## Objective:
Gather all lines with "then" from the records.

[Records that describe objects]

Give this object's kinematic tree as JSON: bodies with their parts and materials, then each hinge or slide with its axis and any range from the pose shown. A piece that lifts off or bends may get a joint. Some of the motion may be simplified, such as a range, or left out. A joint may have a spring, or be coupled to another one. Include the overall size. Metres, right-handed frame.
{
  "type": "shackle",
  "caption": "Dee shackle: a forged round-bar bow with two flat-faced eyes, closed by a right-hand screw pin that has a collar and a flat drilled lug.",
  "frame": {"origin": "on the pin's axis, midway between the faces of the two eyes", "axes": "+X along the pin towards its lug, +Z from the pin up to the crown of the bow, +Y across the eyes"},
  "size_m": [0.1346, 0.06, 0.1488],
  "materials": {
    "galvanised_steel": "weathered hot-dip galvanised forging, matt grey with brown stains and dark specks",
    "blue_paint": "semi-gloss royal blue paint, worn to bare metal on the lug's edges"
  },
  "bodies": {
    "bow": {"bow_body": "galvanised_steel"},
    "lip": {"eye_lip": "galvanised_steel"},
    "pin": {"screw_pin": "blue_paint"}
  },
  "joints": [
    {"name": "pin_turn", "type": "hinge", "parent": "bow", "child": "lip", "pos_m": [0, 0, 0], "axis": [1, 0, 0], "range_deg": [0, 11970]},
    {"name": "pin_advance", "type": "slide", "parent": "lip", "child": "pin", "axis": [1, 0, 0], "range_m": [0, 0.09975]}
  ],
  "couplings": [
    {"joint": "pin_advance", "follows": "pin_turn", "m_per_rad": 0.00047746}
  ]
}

...

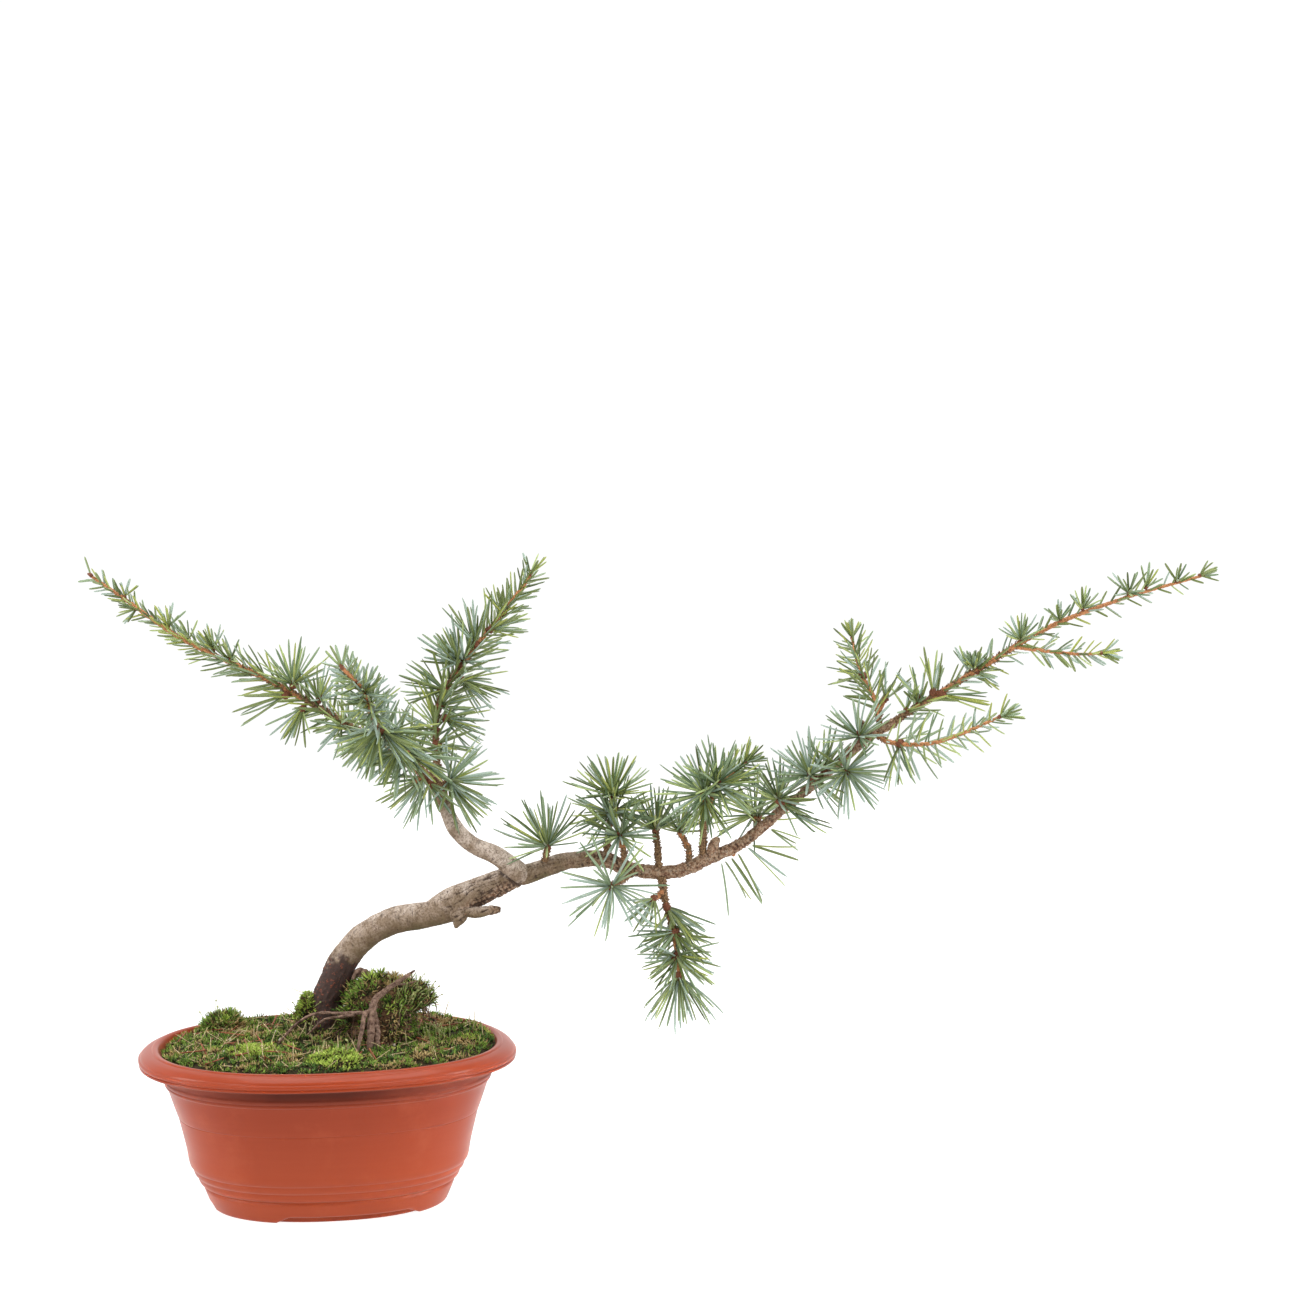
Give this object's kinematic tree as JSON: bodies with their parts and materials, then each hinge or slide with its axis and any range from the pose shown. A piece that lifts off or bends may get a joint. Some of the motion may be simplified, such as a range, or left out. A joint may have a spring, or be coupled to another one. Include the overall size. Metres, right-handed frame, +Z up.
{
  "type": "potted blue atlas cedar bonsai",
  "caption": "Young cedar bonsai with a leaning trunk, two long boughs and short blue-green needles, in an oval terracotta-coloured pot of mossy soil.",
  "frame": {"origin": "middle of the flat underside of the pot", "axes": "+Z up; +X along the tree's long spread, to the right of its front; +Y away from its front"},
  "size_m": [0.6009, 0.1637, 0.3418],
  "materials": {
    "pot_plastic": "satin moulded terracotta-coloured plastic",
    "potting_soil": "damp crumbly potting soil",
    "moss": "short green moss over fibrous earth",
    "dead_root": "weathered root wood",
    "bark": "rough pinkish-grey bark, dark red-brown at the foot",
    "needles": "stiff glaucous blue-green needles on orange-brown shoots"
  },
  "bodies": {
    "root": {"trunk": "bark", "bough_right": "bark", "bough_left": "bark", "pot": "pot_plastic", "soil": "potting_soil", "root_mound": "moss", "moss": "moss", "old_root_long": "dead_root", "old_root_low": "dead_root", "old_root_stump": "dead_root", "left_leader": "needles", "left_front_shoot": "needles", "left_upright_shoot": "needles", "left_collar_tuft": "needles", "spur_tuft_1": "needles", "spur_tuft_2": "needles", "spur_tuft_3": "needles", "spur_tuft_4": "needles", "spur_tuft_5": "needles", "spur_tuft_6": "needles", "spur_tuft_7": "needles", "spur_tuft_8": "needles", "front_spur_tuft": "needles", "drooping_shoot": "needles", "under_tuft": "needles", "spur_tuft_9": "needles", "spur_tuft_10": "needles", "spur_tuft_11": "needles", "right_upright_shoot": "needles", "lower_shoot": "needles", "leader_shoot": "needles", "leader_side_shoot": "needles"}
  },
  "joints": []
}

...

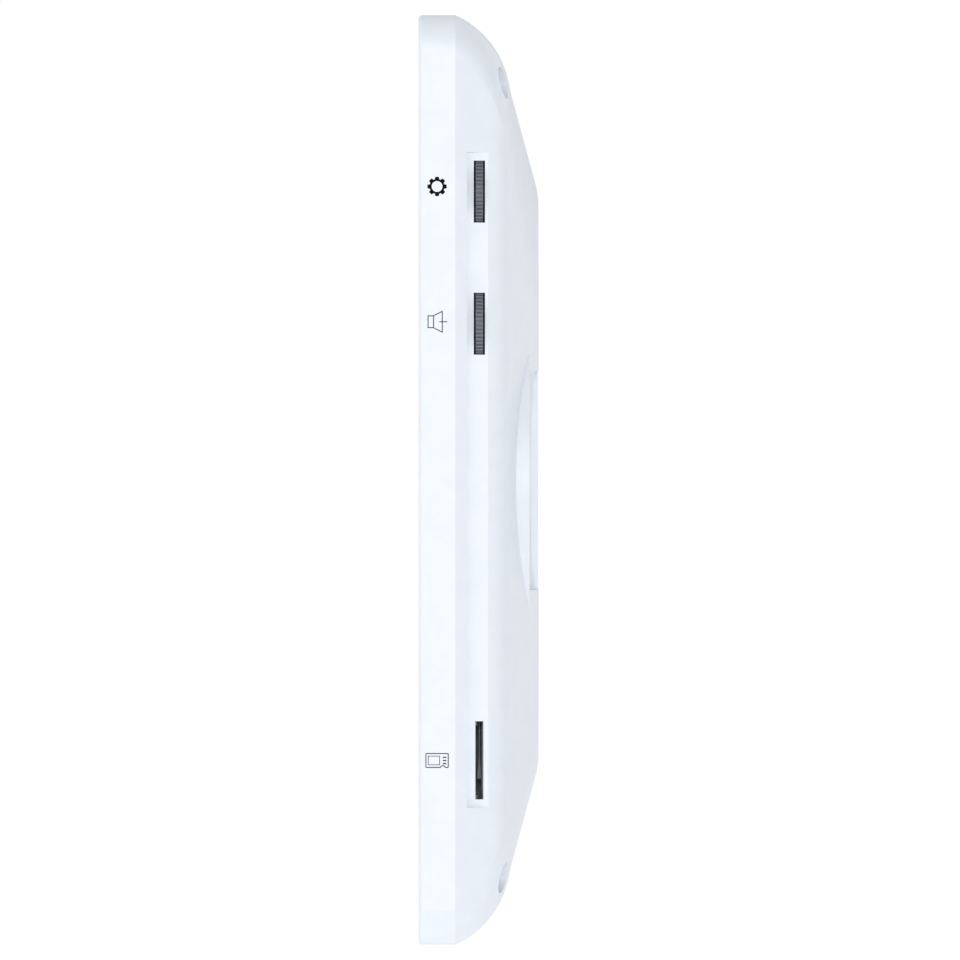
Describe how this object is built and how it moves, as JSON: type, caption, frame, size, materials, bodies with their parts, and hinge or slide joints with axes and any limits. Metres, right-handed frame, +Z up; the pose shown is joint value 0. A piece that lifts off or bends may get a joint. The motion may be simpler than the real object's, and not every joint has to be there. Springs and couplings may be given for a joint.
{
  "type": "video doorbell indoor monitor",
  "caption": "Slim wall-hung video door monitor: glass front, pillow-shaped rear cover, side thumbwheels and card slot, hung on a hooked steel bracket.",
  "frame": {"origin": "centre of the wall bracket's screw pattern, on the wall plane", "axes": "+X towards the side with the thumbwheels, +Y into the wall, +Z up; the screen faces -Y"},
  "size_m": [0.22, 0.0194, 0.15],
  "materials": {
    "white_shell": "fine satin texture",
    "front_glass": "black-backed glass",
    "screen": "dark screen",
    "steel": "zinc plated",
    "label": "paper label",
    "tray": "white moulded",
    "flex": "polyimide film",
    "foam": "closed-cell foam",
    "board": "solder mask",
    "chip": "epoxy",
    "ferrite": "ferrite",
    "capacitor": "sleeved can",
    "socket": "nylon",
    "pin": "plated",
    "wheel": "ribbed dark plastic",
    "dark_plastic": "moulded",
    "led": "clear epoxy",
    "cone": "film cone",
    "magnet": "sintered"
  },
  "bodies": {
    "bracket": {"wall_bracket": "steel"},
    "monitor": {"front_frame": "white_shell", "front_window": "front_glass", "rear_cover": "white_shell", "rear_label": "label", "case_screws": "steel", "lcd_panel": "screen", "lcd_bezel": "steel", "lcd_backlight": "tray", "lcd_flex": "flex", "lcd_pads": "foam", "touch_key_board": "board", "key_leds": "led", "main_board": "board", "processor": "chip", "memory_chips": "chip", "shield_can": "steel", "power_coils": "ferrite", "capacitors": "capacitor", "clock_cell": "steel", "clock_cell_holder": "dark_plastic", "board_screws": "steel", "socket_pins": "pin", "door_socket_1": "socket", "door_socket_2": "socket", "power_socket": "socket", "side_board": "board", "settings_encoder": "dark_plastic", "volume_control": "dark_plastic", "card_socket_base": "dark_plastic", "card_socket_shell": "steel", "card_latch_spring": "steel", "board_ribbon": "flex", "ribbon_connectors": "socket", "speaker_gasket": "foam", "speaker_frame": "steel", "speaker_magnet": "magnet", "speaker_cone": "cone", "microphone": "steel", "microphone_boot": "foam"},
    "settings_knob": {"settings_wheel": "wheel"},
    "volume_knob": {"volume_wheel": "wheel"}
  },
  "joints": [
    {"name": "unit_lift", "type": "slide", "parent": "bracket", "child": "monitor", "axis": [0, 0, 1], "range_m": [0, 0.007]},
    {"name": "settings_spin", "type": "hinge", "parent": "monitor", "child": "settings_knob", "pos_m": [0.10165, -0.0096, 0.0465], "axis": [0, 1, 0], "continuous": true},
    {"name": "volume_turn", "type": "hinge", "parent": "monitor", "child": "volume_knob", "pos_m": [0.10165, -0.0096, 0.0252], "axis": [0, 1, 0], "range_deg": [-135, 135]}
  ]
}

## Written response:
Give this object's kinematic tree as JSON: bodies with their parts and materials, then each hinge or slide with its axis and any range from the pose shown. A piece that lifts off or bends may get a joint. Some of the motion may be simplified, such as a range, or left out. A joint may have a spring, or be coupled to another one. Include the overall size. Metres, right-handed frame.
Give this object's kinematic tree as JSON: bodies with their parts and materials, then each hinge or slide with its axis and any range from the pose shown. A piece that lifts off or bends may get a joint. Some of the motion may be simplified, such as a range, or left out. A joint may have a spring, or be coupled to another one. Include the overall size. Metres, right-handed frame, +Z up.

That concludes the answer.